JMU’s Board of Visitors (BoV) met May 19 to reaffirm its future plans regarding COVID-19, including the collection of vaccine records and the possibility of a vaccination requirement for students, faculty and staff. The meeting was held in an open session over WebEx with no opportunities for public comment.
President Jonathan Alger welcomed the attendees before going into detail about how other Virginia universities are handling vaccine requirements. Last month, Virginia’s Attorney General Mark Herring said the state’s colleges and universities can require students to get the COVID-19 vaccine before attending in-person classes and activities — there’s no federal law that forbids this.
“Of course, as you all have seen, information and guidance continues to evolve very quickly when it comes to the pandemic and related steps,” Alger said. “So, we'll need to be nimble as an institution going forward regarding vaccines and boosters, testing and other aspects of pandemic management just as we've done over the past year.”

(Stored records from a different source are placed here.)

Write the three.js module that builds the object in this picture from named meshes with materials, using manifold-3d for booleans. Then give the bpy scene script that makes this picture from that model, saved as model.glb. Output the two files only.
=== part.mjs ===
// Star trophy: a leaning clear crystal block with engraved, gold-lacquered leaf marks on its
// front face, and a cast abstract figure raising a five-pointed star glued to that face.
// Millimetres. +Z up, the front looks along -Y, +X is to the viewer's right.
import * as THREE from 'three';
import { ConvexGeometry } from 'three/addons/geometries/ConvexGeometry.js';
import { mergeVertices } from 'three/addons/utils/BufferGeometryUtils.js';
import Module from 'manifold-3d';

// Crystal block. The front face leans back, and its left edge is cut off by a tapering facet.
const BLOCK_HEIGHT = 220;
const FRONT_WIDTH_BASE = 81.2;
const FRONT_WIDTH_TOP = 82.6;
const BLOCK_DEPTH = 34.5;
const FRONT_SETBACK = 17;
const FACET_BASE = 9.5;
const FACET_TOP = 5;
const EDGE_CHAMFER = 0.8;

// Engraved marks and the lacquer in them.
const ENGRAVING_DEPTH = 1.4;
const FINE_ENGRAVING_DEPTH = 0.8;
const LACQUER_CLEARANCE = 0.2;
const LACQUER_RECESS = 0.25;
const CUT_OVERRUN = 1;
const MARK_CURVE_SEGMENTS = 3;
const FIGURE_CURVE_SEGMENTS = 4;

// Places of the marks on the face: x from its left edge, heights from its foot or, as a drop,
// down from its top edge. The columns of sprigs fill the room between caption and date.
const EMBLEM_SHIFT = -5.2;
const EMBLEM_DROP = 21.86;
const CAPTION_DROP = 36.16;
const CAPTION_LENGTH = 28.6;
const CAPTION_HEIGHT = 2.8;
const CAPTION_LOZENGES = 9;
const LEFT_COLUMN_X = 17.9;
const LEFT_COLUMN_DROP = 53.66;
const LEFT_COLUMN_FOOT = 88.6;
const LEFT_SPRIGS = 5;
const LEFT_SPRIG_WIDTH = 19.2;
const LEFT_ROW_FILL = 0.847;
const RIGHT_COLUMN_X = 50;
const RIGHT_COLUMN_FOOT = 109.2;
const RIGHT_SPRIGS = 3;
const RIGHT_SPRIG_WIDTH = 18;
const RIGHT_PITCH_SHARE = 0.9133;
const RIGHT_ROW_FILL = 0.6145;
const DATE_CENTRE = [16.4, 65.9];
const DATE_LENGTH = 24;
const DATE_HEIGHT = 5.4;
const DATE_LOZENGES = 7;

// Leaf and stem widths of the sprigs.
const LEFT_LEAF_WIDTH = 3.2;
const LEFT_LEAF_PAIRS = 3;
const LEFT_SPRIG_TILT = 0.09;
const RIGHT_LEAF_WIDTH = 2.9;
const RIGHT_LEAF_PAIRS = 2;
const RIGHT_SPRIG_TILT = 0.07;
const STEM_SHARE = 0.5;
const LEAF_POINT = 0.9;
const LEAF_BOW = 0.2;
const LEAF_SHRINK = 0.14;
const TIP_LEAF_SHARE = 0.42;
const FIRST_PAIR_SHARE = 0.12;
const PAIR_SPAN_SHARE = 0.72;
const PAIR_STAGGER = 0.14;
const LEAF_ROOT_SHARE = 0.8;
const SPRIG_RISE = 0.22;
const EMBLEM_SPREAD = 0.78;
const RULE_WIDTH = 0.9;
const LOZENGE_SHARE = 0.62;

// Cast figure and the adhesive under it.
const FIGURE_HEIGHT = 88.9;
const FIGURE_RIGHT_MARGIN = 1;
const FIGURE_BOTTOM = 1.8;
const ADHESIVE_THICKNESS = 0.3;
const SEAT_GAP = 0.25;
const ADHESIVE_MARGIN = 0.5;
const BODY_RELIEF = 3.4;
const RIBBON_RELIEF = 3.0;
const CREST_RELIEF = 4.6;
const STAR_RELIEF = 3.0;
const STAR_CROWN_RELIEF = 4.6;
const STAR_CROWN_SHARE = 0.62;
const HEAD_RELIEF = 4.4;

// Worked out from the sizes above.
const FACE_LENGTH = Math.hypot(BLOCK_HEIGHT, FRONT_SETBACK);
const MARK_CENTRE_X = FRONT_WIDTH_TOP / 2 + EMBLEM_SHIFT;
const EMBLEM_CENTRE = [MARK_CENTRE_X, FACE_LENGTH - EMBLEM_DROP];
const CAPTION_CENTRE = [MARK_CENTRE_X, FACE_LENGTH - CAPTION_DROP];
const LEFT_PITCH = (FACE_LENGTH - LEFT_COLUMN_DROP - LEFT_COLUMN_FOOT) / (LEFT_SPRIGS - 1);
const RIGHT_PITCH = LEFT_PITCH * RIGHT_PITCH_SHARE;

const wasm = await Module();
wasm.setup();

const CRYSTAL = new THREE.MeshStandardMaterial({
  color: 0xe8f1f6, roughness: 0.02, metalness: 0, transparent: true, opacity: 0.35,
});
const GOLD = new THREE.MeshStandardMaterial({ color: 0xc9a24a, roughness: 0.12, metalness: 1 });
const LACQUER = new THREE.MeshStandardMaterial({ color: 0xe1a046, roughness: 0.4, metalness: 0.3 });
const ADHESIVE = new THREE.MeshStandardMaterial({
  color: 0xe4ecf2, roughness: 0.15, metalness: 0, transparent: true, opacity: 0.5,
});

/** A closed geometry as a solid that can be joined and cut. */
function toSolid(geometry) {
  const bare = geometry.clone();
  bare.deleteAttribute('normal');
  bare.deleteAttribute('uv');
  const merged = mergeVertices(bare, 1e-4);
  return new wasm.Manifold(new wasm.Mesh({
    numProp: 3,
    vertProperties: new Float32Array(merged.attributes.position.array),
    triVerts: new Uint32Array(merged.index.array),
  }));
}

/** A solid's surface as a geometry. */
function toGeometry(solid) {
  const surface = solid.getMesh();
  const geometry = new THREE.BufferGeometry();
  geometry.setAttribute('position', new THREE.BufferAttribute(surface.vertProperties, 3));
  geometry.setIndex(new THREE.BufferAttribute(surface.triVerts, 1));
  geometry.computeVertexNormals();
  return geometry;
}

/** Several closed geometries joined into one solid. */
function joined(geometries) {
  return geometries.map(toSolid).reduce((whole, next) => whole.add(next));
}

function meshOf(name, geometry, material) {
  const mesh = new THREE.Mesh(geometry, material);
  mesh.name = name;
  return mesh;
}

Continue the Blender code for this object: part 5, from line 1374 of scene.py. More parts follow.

Alger said institutions like William & Mary, Bridgewater College and Mary Baldwin University have already announced student vaccination requirements for the fall. He added that over 360 institutions of higher education nationwide have announced these kinds of requirements, and in some cases, they include employees as well. He referenced the American College Health Association, which recommended COVID-19 vaccine requirements for on-campus college students in a statement.
Alger said religious and medical exemptions — which are allowed for all mandatory immunizations — are permitted with the implementation of a COVID-19 vaccine requirement. When it comes to administering this requirement at JMU, he said the university has been consulting with the Employee Advisory Committee, the University Health Center (UHC), the President’s Cabinet and other academic leaders.
Immunization records for the incoming class of 2025 are starting to be collected, Alger said, and the university is currently reviewing student and employee vaccine records from the Commonwealth’s vaccine system.
“Based on the data that we've collected so far, a majority of JMU students and employees are already vaccinated,” Alger said.
Alger concluded this portion by saying that when decisions are made regarding COVID-19 regulations, they’ll be communicated to the JMU community with frequently asked questions as needed and a general COVID-19 email helpline. Deborah Johnson, vice rector for the BoV, then made a motion that Alger, the university and its administration would continue to have the authority to manage JMU’s response to the pandemic. Board member John Rothenberger seconded this motion.
Before voting, rector Lara Major invited the board to ask questions or provide any points of discussion. Board member Lucy Hutchinson said that whatever the university decides for students, it's important for it to be consistent for faculty and staff as well. Alger said there are legal differences between students and employees that the university must work through when it comes to keeping COVID-19 regulations consistent for everyone.
Johnson then asked if there would be a statement about the availability of virtual classes, to which Alger replied that the university is trying to go back to in-person classes “to the extent possible.” On March 24, Alger announced that fall classes would be in person in an email. Heather Coltman, provost and senior vice president for academic affairs, said certain classes would be flexible and offered virtually, but returning in person was a priority.
“We did prioritize keeping the freshman experience as much as we could face-to-face,” Coltman said. “We’re roughly 92% in person, and that is really, very similar to what we were pre-pandemic.”
The discussion then shifted to vaccine data — Major asked how the collection of COVID-19 vaccine information was being conducted and if it was similar to other immunization data collection. Vice President for Student Affairs Tim Miller said the university would be following its current model, and that the only difference was that it’d be collecting data from existing students, not just incoming freshmen. Students must provide proof of their COVID-19 vaccine by showing their vaccination card rather than verbal proof.
The meeting ended with the voting on Johnson’s earlier motion, which passed unanimously.